Zelle is growing users 2x faster and volume 3x faster – from a much higher base. Excluding Zelle from the survey biases the analysis towards slower-growing Fintechs. Further, the debit cards from true checking accounts dwarfs the debit spend from P2P services. I cheated a little as the Debit Spend number for Zelle is all incumbent debit spend. Cash App has an impressive business among unbanked consumers, but it doesn’t really compare. And this is without including credit cards — also a “spending account”.
Conclusion
The social sciences face a “replication crisis”. Scientific research should get the same results when you repeat the experiments using the same techniques, but this is not happening enough in social science. Depending on the discipline, half or more of the findings don’t replicate. Payments research is usually done under far less exacting standards than social science research, so we should not be surprised that a lot of it is flawed.
I am certain the authors of this study had good intentions going into it. I have done a lot of surveys like this myself, and there is never enough time or money to get a perfect survey instrument and quality sample. You just make do with the resources you have.
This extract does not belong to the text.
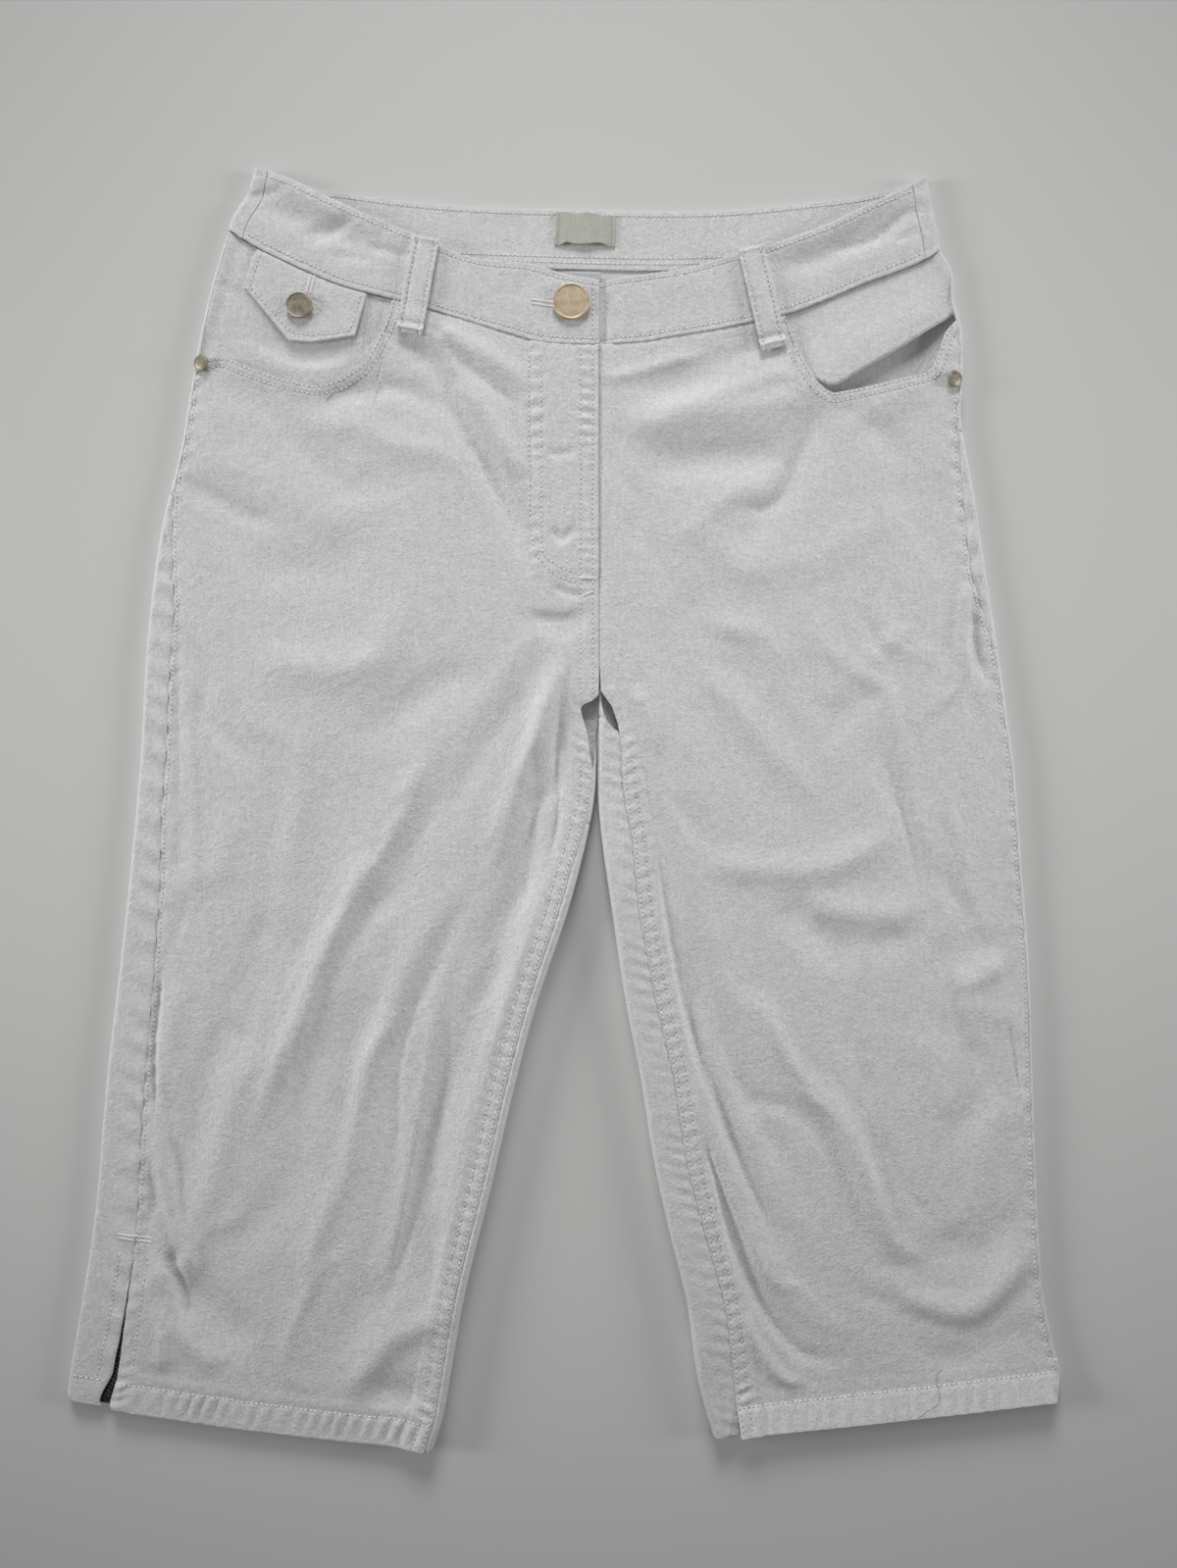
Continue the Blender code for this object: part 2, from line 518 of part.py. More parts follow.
def front_panel(half, finish):
    """One leg's front: a sheet from the scooped pocket and waist seam to the hem."""
    columns = FRONT_COLUMNS[half.side]
    shares = [column_rows(half, half.scoop_start(column)) for column in columns]
    upper, lower = [], []
    for row in range(len(ROW_LEVELS)):
        upper_row, lower_row = [], []
        for column, rows in zip(columns, shares):
            t = rows[row]
            inset = half.front_inset(column, t)
            x, y = half.on_row(inset, t)
            z = half.top(inset, t)
            wall = CLOTH + (HEM_WALL - CLOTH) * hem_share(half, t)
            if half.side == "right" and row < ROW_LEVELS.index(MERGE_LEVEL):
                fly = smoothstep(CENTRE_X - FLY_WIDTH - FLY_STEP, CENTRE_X - FLY_WIDTH, x)
                z += FLY_EXTRA / 2 * fly
                wall += FLY_EXTRA * fly
            upper_row.append((x, y, z))
            lower_row.append((x, y, z - wall))
        upper.append(upper_row)
        lower.append(lower_row)
    return slab(f"front_panel_{half.side}", upper, lower, finish)


def roll_points(place, strip, height_at, wall, radius, turn=1.0):
    """Outside and inside points of a rolled side, from the floor round to its seam.

    place turns a distance from the folded edge and a height into a point, strip is how
    far in the seam lies on top, and turn says how far the roll has gone: up to a half it
    turns from flat to right over, and from there its top arm grows to the whole strip.
    """
    crown = height_at(max(strip, radius))
    arc_end = min(turn * 2, 1.0)
    reach = radius + (strip - radius) * max(turn * 2 - 1, 0.0) if turn < 1 else strip
    side = {0: [], wall: []}
    for thin, points in side.items():
        for k in range(ROLL_POINTS):
            share = k / (ROLL_POINTS - 1)
            shift = 0.0
            if turn <= 0.5:
                angle = -90 + 180 * arc_end * share
                shift = radius * (1 - math.sin(math.radians(180 * min(arc_end, 0.5))))
            elif reach > radius:
                angle = -90 + 180 * min(share / ARC_SHARE, 1)
            else:
                end = math.degrees(math.acos((radius - reach) / (radius - thin)))
                angle = -90 + (90 + end) * share
            if reach > radius and share > ARC_SHARE and turn > 0.5:
                along = (share - ARC_SHARE) / (1 - ARC_SHARE)
                distance = radius + (reach - radius) * along
                points.append(place(distance, height_at(distance) - thin))
                continue
            top = height_at(radius) if reach > radius else crown
            rise = (radius - thin) if angle < 0 else (top - radius - thin)
            points.append(place(
                radius - shift - (radius - thin) * math.cos(math.radians(angle)),
                radius + rise * math.sin(math.radians(angle))))
    return side[0], side[wall]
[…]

This survey in particular has critical flaws that undermine its findings:
It’s definition of checking accounts is eccentric. Why not just call them spending accounts or auxiliary accounts?
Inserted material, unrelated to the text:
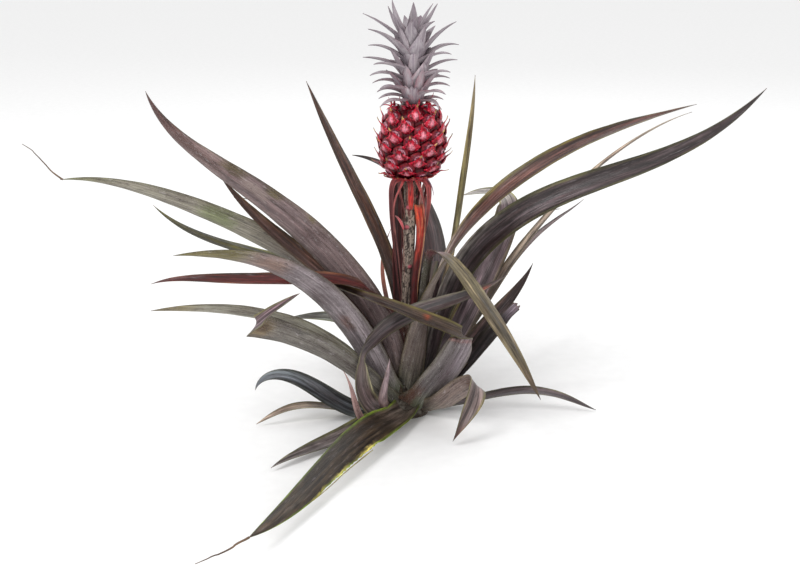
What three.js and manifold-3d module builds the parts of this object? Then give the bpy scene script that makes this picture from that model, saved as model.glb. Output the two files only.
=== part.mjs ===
// Ornamental pineapple plant: a short stout stem with a rosette of long channelled leaves, a bare stalk
// with five dry bracts, one small ripe fruit and its tuft of crown leaves.
// Millimetres, +Z up. The origin is on the flat cut under the stem, at ground level.
import * as THREE from "three";
import { mergeVertices } from "three/addons/utils/BufferGeometryUtils.js";
import Module from "manifold-3d";

const wasm = await Module();
wasm.setup();

// ---- driving sizes -------------------------------------------------------------------------------------
const GAP = 0.35; // clear air between neighbouring solids
const STEM_TOP = 72; // height of the short leafy stem
const STEM_RADII = [[0, 27], [6, 26.5], [12, 24], [22, 19], [36, 15], [56, 11.5], [72, 8]]; // a stout foot, then taper
const STEM_SIDES = 16;
const STALK_RADII = [[72.4, 6.4], [110, 5.7], [160, 6], [215, 6.4], [246, 7.2], [259.5, 8.5]];
const STALK_SIDES = 8;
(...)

It excludes key types of spending accounts that would change the key finding, in particular, it excludes credit cards, Zelle, and GPR cards
It wasn’t sense-checked against readily available, public data sources, which clearly refute the findings
If you buy my critique, the 44% headline evaporates. Instead, the “digital banks and Fintechs” are mostly taking share from GPR cards not banks, and Zelle has captured most of P2P growth. Credit Cards are still how the creditworthy spend.
The survey write-up also notes that the biggest banks are gaining share at the expense of the smaller banks, and I also document that finding. I will update that work within the next 2 weeks when the 2024 NACHA Top 50 table is available.